Au-delà de l’aspect purement sportif, l’arrivée d’Aymeric Laporte en sélection soulève un débat social : la naturalisation facile des sportifs en Espagne. C’est d’ailleurs sur ce sujet là que la présence du joueur de 27 ans fait parler au Pays basque, terre d’accueil du joueur de 2010 à 2018. «Au Pays basque il y a beaucoup de gens qui n’aiment pas la sélection espagnole parce qu’ils préfèrent la sélection basque. La plupart des supporters de l’Athletic Bilbao également. La discussion a surtout porté sur le fait qu’il est facile pour certaines personnes, footballeurs ou autres, d’obtenir la nationalité espagnole alors que les immigrants ont beaucoup plus de difficultés à y accéder. En Espagne, c’est très courant. La même chose s’était produite quelques mois auparavant avec Ansu Fati, ou avec d’autres comme l’attaquant brésilien Catanha dans les années 1990 ou Marcos Senna plus tard», rappelle Manex Altuna. Cette liste est complétée par son homologue espagnole : «Laszlo Kubala, Ferenc Puskas, Alfredo Di Stefano, Juan Carlos Heredia, etc.» Les exemples ne manquent pas. Si en France, cette décision fait jaser, notamment Emmanuel Petit ou Jérôme Rothen, au-delà des monts, on attend surtout les résultats avant de juger. «En Espagne, la controverse arrivera s’il fait une erreur ou si l’équipe perd. C’est toujours la même chose, je me souviens du cas Mueller, un skieur d’origine allemande. Il était le meilleur lorsqu’il gagnait des médailles avec l’Allemagne, il était appelé Juanito, mais dès qu’il a été banni pour dopage, il est devenu une imposture allemande. La même chose est arrivée avec des joueurs basques ou catalans.

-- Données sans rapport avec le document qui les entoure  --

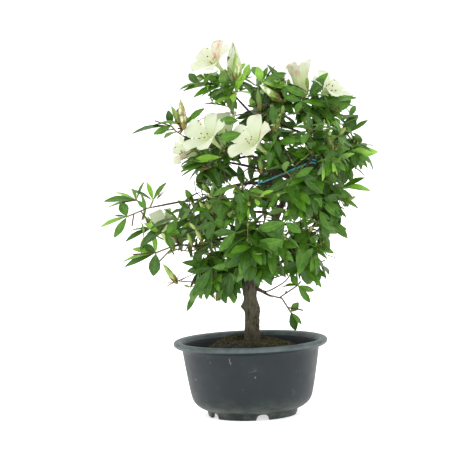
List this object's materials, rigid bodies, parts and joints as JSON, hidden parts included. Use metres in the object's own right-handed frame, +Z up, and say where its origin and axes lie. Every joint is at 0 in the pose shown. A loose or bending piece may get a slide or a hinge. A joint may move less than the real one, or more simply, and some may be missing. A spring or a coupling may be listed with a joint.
{
  "type": "potted azalea shrub",
  "caption": "Young satsuki-type azalea trained with a bare curved trunk and open leafy crown in white blossom, in a round dark nursery pot.",
  "frame": {"origin": "on the floor under the pot, at the centre of its foot ring, which is the centre of the bounding box's base", "axes": "+Z up, along the pot's axis and the plant's height; the front the picture shows looks along -Y, and +X is to its right"},
  "size_m": [0.3264, 0.2048, 0.4351],
  "materials": {
    "pot": "dusty satin",
    "soil": "rough, moist, with moss",
    "bark": "rough bark",
    "leaf": "satin leaves with white blossom",
    "wire": "satin coated wire"
  },
  "bodies": {
    "root": {"bough_back_centre": "bark", "bough_back_left": "bark", "bough_back_low": "bark", "bough_back_low_left": "bark", "bough_back_low_right": "bark", "bough_back_right": "bark", "bough_back_top": "bark", "bough_far_left": "bark", "bough_front_centre": "bark", "bough_front_left": "bark", "bough_front_low": "bark", "bough_front_right": "bark", "bough_front_upper": "bark", "bough_left_centre": "bark", "bough_left_low": "bark", "bough_left_lower": "bark", "bough_left_middle": "bark", "bough_left_shoot": "bark", "bough_right": "bark", "bough_right_low": "bark", "bough_right_lower": "bark", "bough_right_upper": "bark", "bough_top": "bark", "bough_top_left": "bark", "foliage_back_centre": "leaf", "foliage_back_left": "leaf", "foliage_back_low": "leaf", "foliage_back_low_left": "leaf", "foliage_back_low_right": "leaf", "foliage_back_right": "leaf", "foliage_back_top": "leaf", "foliage_far_left": "leaf", "foliage_front_centre": "leaf", "foliage_front_left": "leaf", "foliage_front_low": "leaf", "foliage_front_right": "leaf", "foliage_front_upper": "leaf", "foliage_left_centre": "leaf", "foliage_left_low": "leaf", "foliage_left_lower": "leaf", "foliage_left_middle": "leaf", "foliage_left_shoot": "leaf", "foliage_right": "leaf", "foliage_right_low": "leaf", "foliage_right_lower": "leaf", "foliage_right_upper": "leaf", "foliage_top": "leaf", "foliage_top_left": "leaf", "foliage_top_right": "leaf", "pot": "pot", "root_ball": "soil", "tie_wire": "wire", "trunk": "bark"}
  },
  "joints": []
}
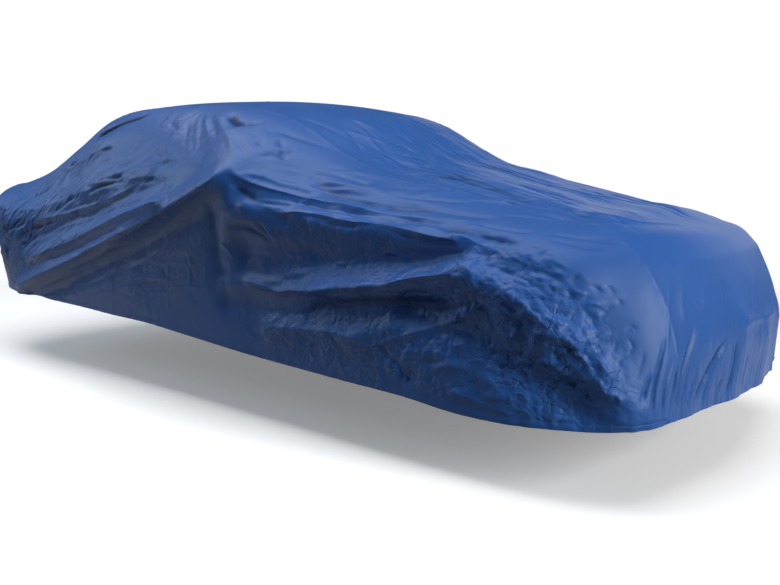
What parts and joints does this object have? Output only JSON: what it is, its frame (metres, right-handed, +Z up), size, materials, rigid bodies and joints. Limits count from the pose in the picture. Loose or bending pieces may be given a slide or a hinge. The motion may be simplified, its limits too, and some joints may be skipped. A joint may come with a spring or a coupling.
{
  "type": "car cover",
  "caption": "Fitted saloon car cover of deep blue coated fabric, drawn over roof, bonnet and tail, pulled out at the sides, with an elasticated hem.",
  "frame": {"origin": "on the underside of the cloth at the middle of the roof zone, where the roof of a car holds it up", "axes": "+X toward the front end, +Y toward the far side, +Z up"},
  "size_m": [4.5224, 2.0045, 1.2007],
  "materials": {
    "coated_fabric": "semi-gloss coated woven polyester, deep blue"
  },
  "bodies": {
    "root": {"side_panel_near": "coated_fabric", "top_panel": "coated_fabric", "side_panel_far": "coated_fabric"}
  },
  "joints": []
}
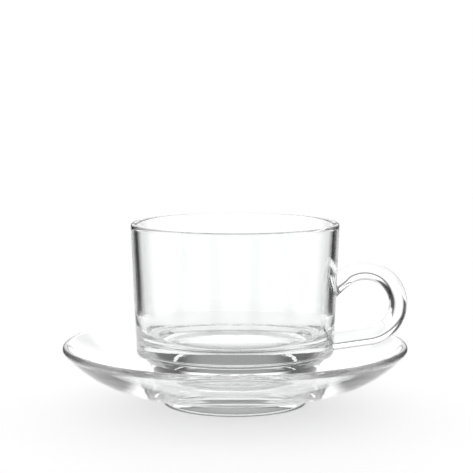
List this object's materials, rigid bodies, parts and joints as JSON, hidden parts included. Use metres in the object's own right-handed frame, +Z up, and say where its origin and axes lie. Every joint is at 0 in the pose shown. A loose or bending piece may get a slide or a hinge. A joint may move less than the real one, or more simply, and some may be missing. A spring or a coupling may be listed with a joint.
{
  "type": "teacup and saucer",
  "caption": "Clear glass teacup with tapered wall, heavy base, coned foot and round loop handle, standing in a deep clear glass saucer with a rolled lip and foot ring.",
  "frame": {"origin": "middle of the saucer's foot ring, on the table", "axes": "+Z up, +X towards the cup's handle"},
  "size_m": [0.14, 0.14, 0.0733],
  "materials": {
    "cup_glass": "clear, fire polished",
    "saucer_glass": "clear, fire polished"
  },
  "bodies": {
    "root": {"cup": "cup_glass", "saucer": "saucer_glass"}
  },
  "joints": []
}
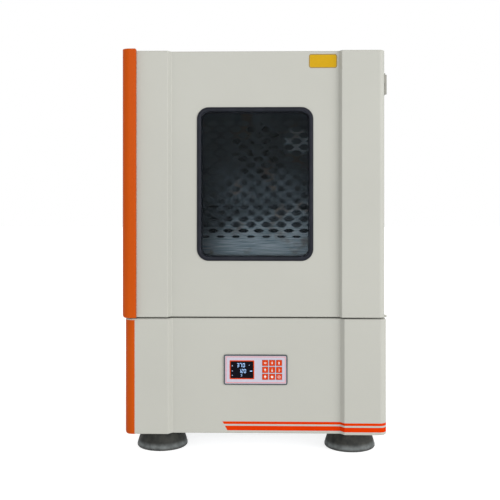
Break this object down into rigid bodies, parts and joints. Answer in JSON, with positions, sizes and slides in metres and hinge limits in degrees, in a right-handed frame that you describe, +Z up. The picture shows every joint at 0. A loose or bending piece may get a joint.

S’ils font une erreur lors d’un match, les médias espagnols diront qu’ils ne se sentent pas assez espagnols» poursuit le journaliste de GARA.
 
Une seule vérité donc, celle du rectangle vert, où les prestations de l’ancien bilbayen seront scrutées à la loupe. «Ce qui importe c’est son niveau, pas où il est né», lance le journaliste d'El Desmarque. Français de naissance et de cœur il y a peu, Espagnol sur le terrain, Aymeric Laporte se retrouve à un tournant de sa carrière internationale. S’il n’est dorénavant plus assis entre une chaise tricolore et une chaise ibérique, il aura la lourde tâche de se faire accepter par tout un pays. Et de se faire regretter par tout un autre. Sur les réseaux sociaux, à quelques heures d’une potentielle première cape avec la Roja, Aymeric Laporte fait en tout cas déjà tout pour s’intégrer.